In published interviews throughout his career, Hitchcock preferred to discuss the technical aspects of his movies rather than analyzing his characters' psychological makeup. The director took great delight in remaining aloof and his interviews are delightful cat-and-mouse games with interlocutors trying to pin him down. Francis Truffaut's book of interviews, Hitchcock (1967), is a classic example of Hitchcock's evasiveness and oblique technique: the reader learns more about what Truffaut thinks about Hitchcock's films than what the director himself thinks of them.
The theoretical wheels were spinning around Hitchcock long before Psycho was released, especially in France. During the 1950's, several issues of Cashiers du Cinema had already been devoted to the director and his work. From the 1960's onward, he has continued to be a favorite subject of mainstream cinema periodicals and academic journals. The plethora of material written about Hitchcock and Psycho falls into personal/phenomenological pairing of Hitchcock vs. his audience. Except for critical reactions by the press, published work of Psycho for the most part avoids critical assessment - or reassessment - of the movie's quality. Its high place in Hitchcock's oeuvre and influence on subsequent movies isn't usually argued. Much more fun for the theorists than debating the film's merits is trying to explain Hitchcock's motivations and mind games.

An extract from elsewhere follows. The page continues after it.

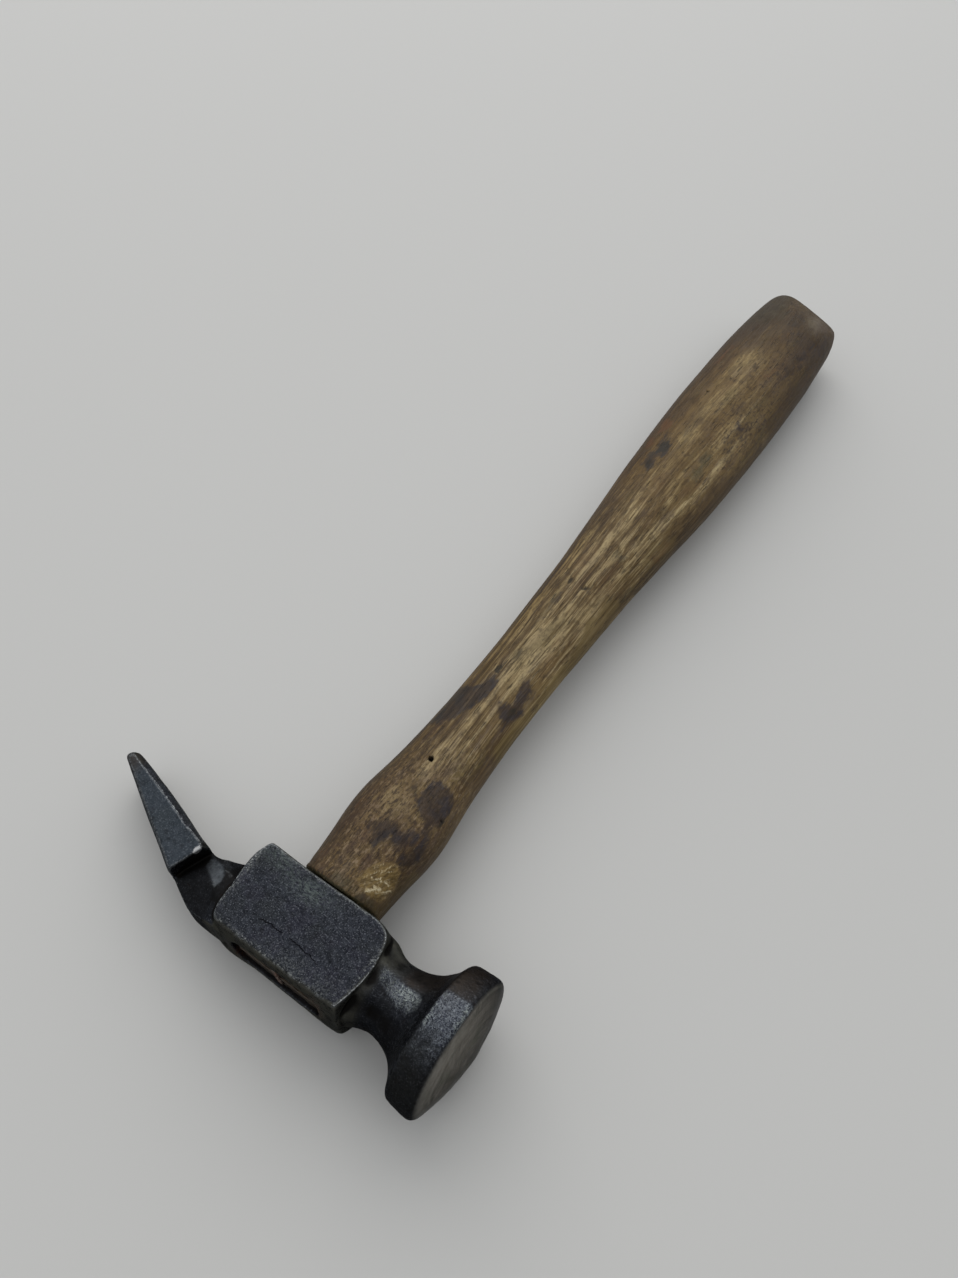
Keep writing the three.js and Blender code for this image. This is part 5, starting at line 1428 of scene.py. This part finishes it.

The Freudians and their lot have been an especially fecund group of Hitchcockian theorists. While their work smells suspiciously of academic publish-o-mania (a trait endemic to film theory in general) there are some notable additions to a critical understanding of Hitchcock's work in particular and film theory in general. Laura Mulvey, for example, refers to Hitchcock's female characters in her seminal 1975 essay, "Visual Pleasure and Narrative Cinema."
On the other hand, Theodore Price's book, Hitchcock and Hornosexuality: His 50-Year Obsession with Jack the Ripper and the Superbitch Prostitute - A Psychoanalytic View (1992) is a messy speculation on the impulses that formed the director's creative impulses. Like many writers who focus on Hitchcock's motivations - whether they be Oedipal, Catholic-moralist, misogynistic, etc. - Price dismisses the director's defense of his films by calling it denial.

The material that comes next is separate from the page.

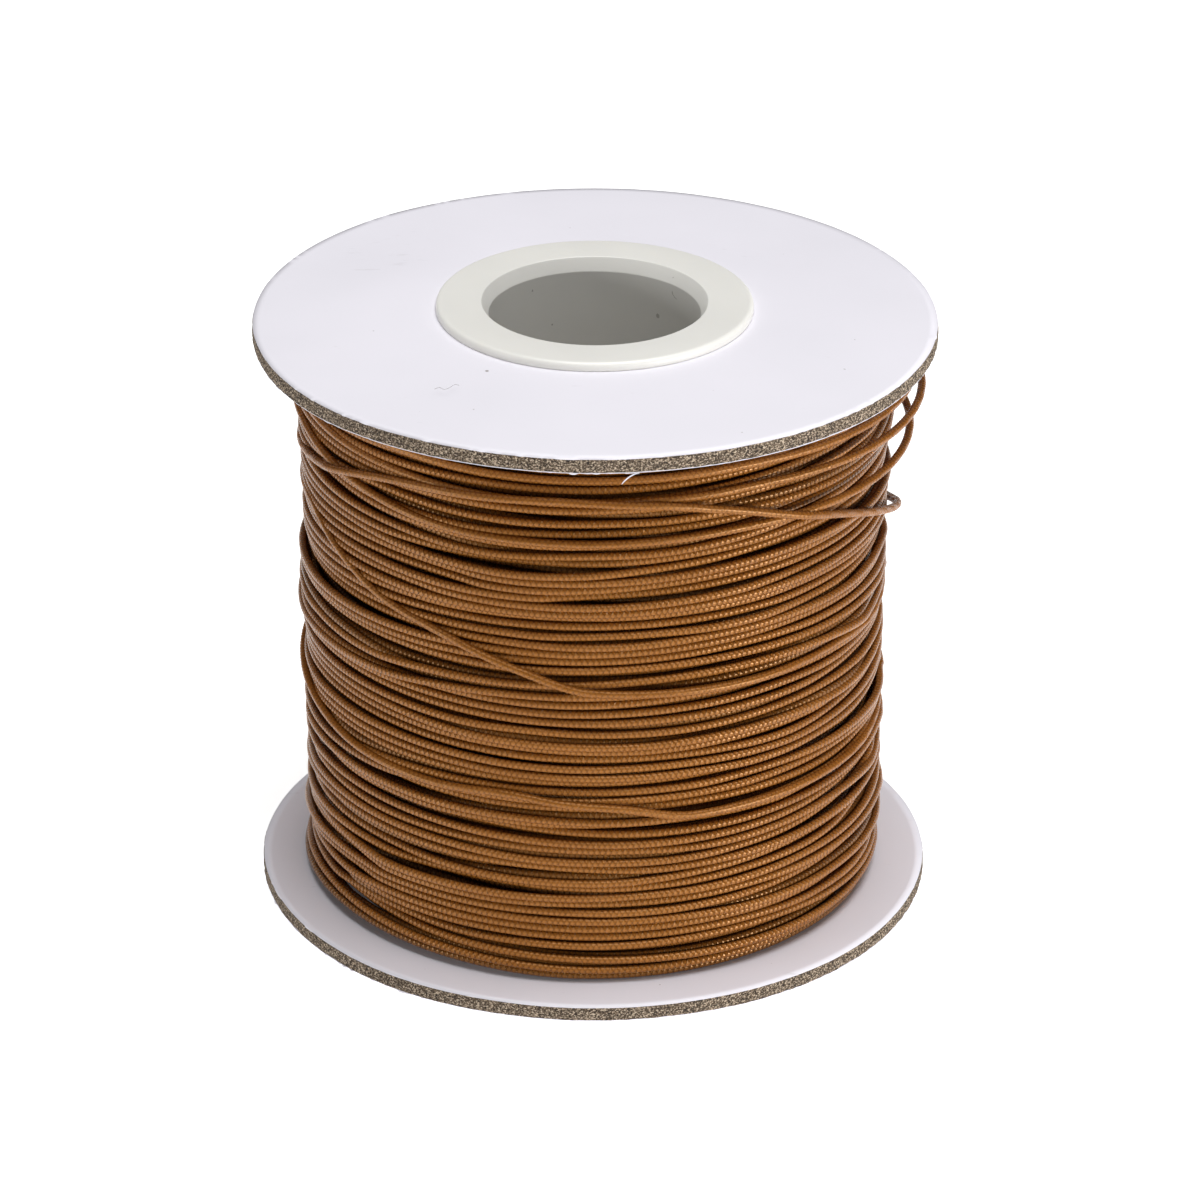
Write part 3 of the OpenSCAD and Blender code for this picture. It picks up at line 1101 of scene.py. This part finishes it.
inner_pieces, outer_pieces = layer_pieces[:-2], layer_pieces[-2:]
# The roll under the laid turns is painted darker than the cord, as shade.
dress([inner_roll], deep_cord_finish("waxed_cord_deep_painted_shade"))
dress(outer_pieces, waxed_cord_finish("waxed_cord"))
# The inner layers are seen only down the gaps between outer turns; their colours are scaled by 0.6 as painted
# shade.
dress(inner_pieces, waxed_cord_finish("waxed_cord_inner_painted_shade", shade=0.6))
dress(last_pieces.values(), waxed_cord_finish("waxed_cord_relief", relief_is_real=True))
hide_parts("cord_pack")
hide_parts("cord_top_layer")
for name, node in {
    "cord_slack_top": "cord_slack_turn_top", "cord_slack_middle": "cord_slack_turn_middle",
    "cord_slack_low": "cord_slack_turn_low", "cord_stray": "cord_stray_turn",
    "cord_crossing": "cord_crossing_turn",
}.items():
    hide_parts(node)


# %% [markdown]
# ### Paper and board
#
# The paper is bright white with a cool, faintly violet cast from its dye, and
# quite matt. It has picked up a few specks and short scuffs. The board is made
# of waste paper, so its cut edge shows fibres of every tone: mostly warm grey,
# with light and dark flecks drawn out along the layers.

# %% White paper
handled_place = tuple(MM * v for v in (-23, 16.5, node_size("upper_hub_bush")[1][2] - 2))


# bright scales the paper's colours; above 1 it is painted light.
def white_paper(name, dirt, bright=1.0):
    finish = Finish(name)
    mottle = finish.noise(60, 3, 0.5)
    white = finish.blend(mottle, *[
        tuple(bright * c for c in colour) + (1,) for colour in ((0.70, 0.685, 0.735), (0.73, 0.71, 0.765))])
    dots = finish.specks(260, 0.16, dirt)
    fine_dots = finish.specks(700, 0.13, 0.93)
    marks = finish.math("MAXIMUM", dots, finish.math("MULTIPLY", fine_dots, 0.6))
    scuff = finish.noise(520, 3, 0.65, finish.stretched(0.5, 1.8, 1.0))
    handled = finish.add("VectorMath", {"operation": "DISTANCE"}, i0=finish.where(), i1=handled_place)
    often = finish.between(handled.outputs["Value"], 2 * MM, 9 * MM, 1.0, 0.0)
    scuffed = finish.between(finish.math("MULTIPLY_ADD", often, 0.12, scuff), 0.70, 0.76, 0.0, 0.55)
    colour = finish.blend(scuffed, white, (0.62, 0.60, 0.64, 1))
    finish.surface(
        Base_Color=finish.blend(finish.math("MULTIPLY", marks, 0.75), colour, (0.2, 0.17, 0.15, 1)),
        Roughness=finish.between(mottle, 0.3, 0.7, 0.5, 0.6),
        Normal=finish.bump(finish.noise(1400, 3, 0.6), 0.02 * MM, 0.5),
    )
    return finish


clean_paper = white_paper("white_paper", 0.965)
# The lower paper has more specks, and its colours are raised 1.12 times as painted light, for the light that
# reaches the lower flange less.
dusty_brightened_paper = white_paper("white_paper_dusty", 0.93, bright=1.12)
dress([papers["upper_outer"], papers["upper_inner"], shred], clean_paper)
dress([papers["lower_outer"], papers["lower_inner"]], dusty_brightened_paper)
for which, piece in papers.items():
    end_name, face = which.split("_")
    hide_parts(f"{end_name}_flange_{face}_paper")


# %% Cut grey board
def cut_board(name):
    finish = Finish(name)
    layers = finish.noise(900, 3, 0.6, finish.stretched(1.0, 1.0, 3.0))
    flecks = finish.noise(4200, 3, 0.7, finish.stretched(1.0, 1.0, 1.4))
    between_layers = finish.between(layers, 0.35, 0.65)
    tone = finish.blend(between_layers, (0.080, 0.052, 0.030, 1), (0.155, 0.108, 0.068, 1))
    pale = finish.blend(finish.between(flecks, 0.54, 0.59), tone, (0.52, 0.42, 0.31, 1))
    finish.surface(
        Base_Color=finish.blend(finish.between(flecks, 0.48, 0.42), pale, (0.016, 0.011, 0.007, 1)),
        Roughness=finish.between(layers, 0.3, 0.7, 0.8, 0.95),
        Normal=finish.bump(flecks, 0.2 * MM, 1.0),
    )
    return finish


dress(boards.values(), cut_board("cut_greyboard"))
for which, piece in boards.items():
    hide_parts(f"{which}_flange_board")


# %% [markdown]
# ### Plastic, card and lint
#
# The bushes are a warm off-white plastic, satin rather than glossy, with very
# faint unevenness from the mould and a few specks of dust. The core is brown
# card; it is only seen if the spool is taken apart.

# %% Satin plastic
def bush_plastic(name):
    finish = Finish(name)
    cloud = finish.noise(120, 2, 0.5)
    dots = finish.math("MULTIPLY", finish.specks(420, 0.13, 0.95), 0.6)
    body = finish.blend(cloud, (0.665, 0.655, 0.62, 1), (0.705, 0.695, 0.655, 1))
    finish.surface(
        Base_Color=finish.blend(dots, body, (0.22, 0.2, 0.17, 1)),
        Roughness=finish.between(cloud, 0.3, 0.7, 0.34, 0.42),
        Normal=finish.bump(finish.noise(500, 2, 0.5), 0.01 * MM, 0.4),
    )
    finish.shader.inputs["Subsurface Weight"].default_value = 0.08
    finish.shader.inputs["Subsurface Radius"].default_value = (1.0 * MM, 0.9 * MM, 0.7 * MM)
    return finish


dress(bushes.values(), bush_plastic("bush_plastic"))
for which, piece in bushes.items():
    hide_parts(f"{which}_hub_bush")


# %% Card and lint
def brown_card(name):
    finish = Finish(name)
    fibre = finish.noise(500, 3, 0.6, finish.stretched(1.0, 1.0, 0.4))
    finish.surface(
        Base_Color=finish.blend(fibre, (0.30, 0.21, 0.13, 1), (0.42, 0.31, 0.20, 1)),
        Roughness=finish.between(fibre, 0.3, 0.7, 0.75, 0.9),
        Normal=finish.bump(fibre, 0.05 * MM, 0.6),
    )
    return finish


def dark_lint(name):
    finish = Finish(name)
    tone = finish.noise(2000, 2, 0.5)
    finish.surface(
        Base_Color=finish.blend(tone, (0.05, 0.035, 0.03, 1), (0.12, 0.09, 0.07, 1)),
        Roughness=finish.between(tone, 0.3, 0.7, 0.6, 0.8),
    )
    return finish


dress([core], brown_card("core_card"))
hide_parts("core_tube")
dress(lint_pieces, dark_lint("dark_lint"))


# %% [markdown]
# ## Table and light
#
# The spool stands on a plain pale table that glows a little, as a light table
# does, so the spool throws hardly any shadow. A large panel hangs above. A low,
# thin one on the right puts a row of small glints on the wax, because it stands
# where the lower half of each turn reflects it. One on the left fills in.

# %% Table
def table_top():
    half = 3000.0
    corners = np.array([(-half, -half, 0), (half, -half, 0), (half, half, 0), (-half, half, 0)])
    piece = new_mesh("table_top", corners, np.array([[0, 1, 2, 3]]))
    finish = Finish("pale_table")
    grain = finish.noise(30, 3, 0.5)
    finish.surface(
        Base_Color=finish.blend(grain, (0.92, 0.92, 0.92, 1), (0.94, 0.94, 0.94, 1)),
        Roughness=finish.between(grain, 0.3, 0.7, 0.55, 0.7),
    )
    finish.shader.inputs["Emission Color"].default_value = (1, 1, 1, 1)
    finish.shader.inputs["Emission Strength"].default_value = 0.5
    piece.data.materials.append(finish.material)
    return piece


table = table_top()
table.location.z = spool_low.z


# %% Lights
def soft_panel(name, place, size, power):
    data = bpy.data.lights.new(name, "AREA")
    data.shape = "RECTANGLE"
    data.size, data.size_y = size
    data.energy = power
    panel = bpy.data.objects.new(name, data)
    panel.location = place
    panel.rotation_euler = (spool_middle - Vector(place)).to_track_quat("-Z", "Y").to_euler()
    bpy.context.collection.objects.link(panel)
    return panel


soft_panel("panel_above", (0.08, -0.06, 0.85), (0.6, 0.6), 8.1)
soft_panel("panel_right", (0.60, -0.40, 0.05), (0.42, 0.045), 4.0)
soft_panel("panel_left", (-0.75, -0.34, 0.14), (0.3, 0.2), 1.9)


# %% [markdown]
# The room should look pale from a low view, but must give little light, or the
# panels' shading is lost. So it has two strengths: what the camera sees
# directly is bright, and what reaches the spool is dim.

# %% The room
room = bpy.data.worlds.new("pale_room")
room.use_nodes = True
room_nodes, room_links = room.node_tree.nodes, room.node_tree.links
given_off = room_nodes["Background"]
given_off.inputs["Color"].default_value = (1, 1, 1, 1)
given_off.inputs["Strength"].default_value = 0.09
seen = room_nodes.new("ShaderNodeBackground")
seen.inputs["Color"].default_value = (1, 1, 1, 1)
seen.inputs["Strength"].default_value = 1.0
ray_kind = room_nodes.new("ShaderNodeLightPath")
either = room_nodes.new("ShaderNodeMixShader")
room_links.new(ray_kind.outputs["Is Camera Ray"], either.inputs[0])
room_links.new(given_off.outputs[0], either.inputs[1])
room_links.new(seen.outputs[0], either.inputs[2])
room_links.new(either.outputs[0], room_nodes["World Output"].inputs["Surface"])
bpy.context.scene.world = room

On the other side of the theoretical fence are books and articles that isolate Psycho's shower scene by reproducing it shot by shot. Such technical efforts do little to help us understand its shock effect.
It ignores the fact that the scene would not have been as effective if Hitchcock had not developed the audience's fascinating ambiguous/sympathetic identification with Marion Crane (Janet Leigh). Articles like "Through a Shower Curtain Darkly: Reflexivity as Dramatic Component of Psycho" by Edward Recchia go a long way toward understanding Hitchcock's movies by examining the complicated relationship between the director and his audience. As Donald Spoto remarked in his biography, Hitchcock: The Secret Life of a Genius, "In Psycho, with perhaps greater insistence than elsewhere, Hitchcock directs the audience more than the actors."
In the years since Psycho first hit movie screens, audiences have become anesthetized to violence in their entertainment. Psycho may not scare us the way it scared audiences in 1960, but it remains frightening. In examining the critical/theoretical explanations and analyses dedicated to Psycho, it becomes apparent that intellectual battles may be good for academic exercises or attempts to further a particular agenda, but they can't always help us understand the movie and the moviemaker. Hitchcock's critical standing remains high and Psycho stands among his greatest achievements. The true test of a classic, as it has been many times said, is that it survives the test of time. In Psycho's case, it has also survived the tests of continual analysis.